O serviço civil disponível ao público é denominado Standard Positioning Service (SPS). Já as forças armadas norte-americanas usufruem do Precise Positioning Service (PPS), com precisão e criptografia superiores.
É tecnicamente viável desligar o sistema?
Especialistas afirmam que, em tese, os EUA poderiam alterar parâmetros de transmissão ou criptografar o sinal civil, limitando o acesso em áreas específicas. Contudo, essa medida afetaria usuários em países vizinhos e poderia prejudicar operações próprias dos EUA que dependem de cobertura global, inclusive rotas aéreas e marítimas internacionais.
Restrições totais versus interferências locais
Existem duas formas principais de impedir o uso do GPS. A primeira seria a modificação direta no sinal, considerada inviável operacionalmente porque exigiria alterações na infraestrutura espacial e em receptores de todo o mundo. A segunda envolve interferências locais, como jamming e spoofing, técnicas empregadas pela Rússia em conflitos recentes para neutralizar drones e mísseis guiados.

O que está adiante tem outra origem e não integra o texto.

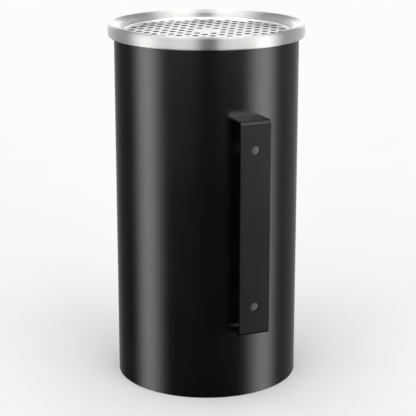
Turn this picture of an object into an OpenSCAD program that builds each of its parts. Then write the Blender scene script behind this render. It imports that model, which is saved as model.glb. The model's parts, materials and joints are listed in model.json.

No jamming, transmissores terrestres emitem ondas de rádio capazes de sobrepor ou bloquear a frequência original, tornando o receptor incapaz de decodificar a mensagem. No spoofing, transmissores falsos enviam dados enganosos, levando a erros de posição. Embora eficazes em áreas limitadas, ambas as práticas demandam equipamentos próximos ao alvo e, segundo analistas, seriam classificadas como atos de sabotagem se usados em território brasileiro por forças estrangeiras.
Impactos para o Brasil e alternativas existentes
Caso uma restrição generalizada ocorra, setores como aviação, navegação marítima, telecomunicações, transporte rodoviário, logística e serviços financeiros poderiam enfrentar atrasos e custos adicionais. Mesmo assim, o país não ficaria completamente sem referência espacial.
Os receptores atuais de smartphones, aeronaves e navios já são compatíveis com diversas constelações. Entre elas, o GLONASS, da Rússia; o Galileo, da União Europeia; o BeiDou, da China; o NavIC, da Índia; e o QZSS, do Japão. A constelação chinesa, por exemplo, conta com 46 satélites operacionais e cobertura considerada a mais ampla do planeta.
Na prática, equipamentos modernos combinam sinais de diferentes sistemas para alcançar maior precisão e disponibilidade. Por essa razão, mesmo que o GPS fosse interrompido, muitos aparelhos continuariam operando ao captar satélites de outras nações.
Outra camada de proteção envolve a navegação inercial e rádios VOR utilizados pela aviação, além de redes de torres celulares capazes de estimar posição por triangulação terrestre. Tais recursos não substituem plenamente a constelação norte-americana, mas reduzem a vulnerabilidade a um corte repentino.
Especialistas consultados ressaltam, por fim, que qualquer medida extrema exigiria cálculo político detalhado, já que a supressão global ou regional do GPS poderia gerar repercussões econômicas e diplomáticas desfavoráveis aos próprios Estados Unidos.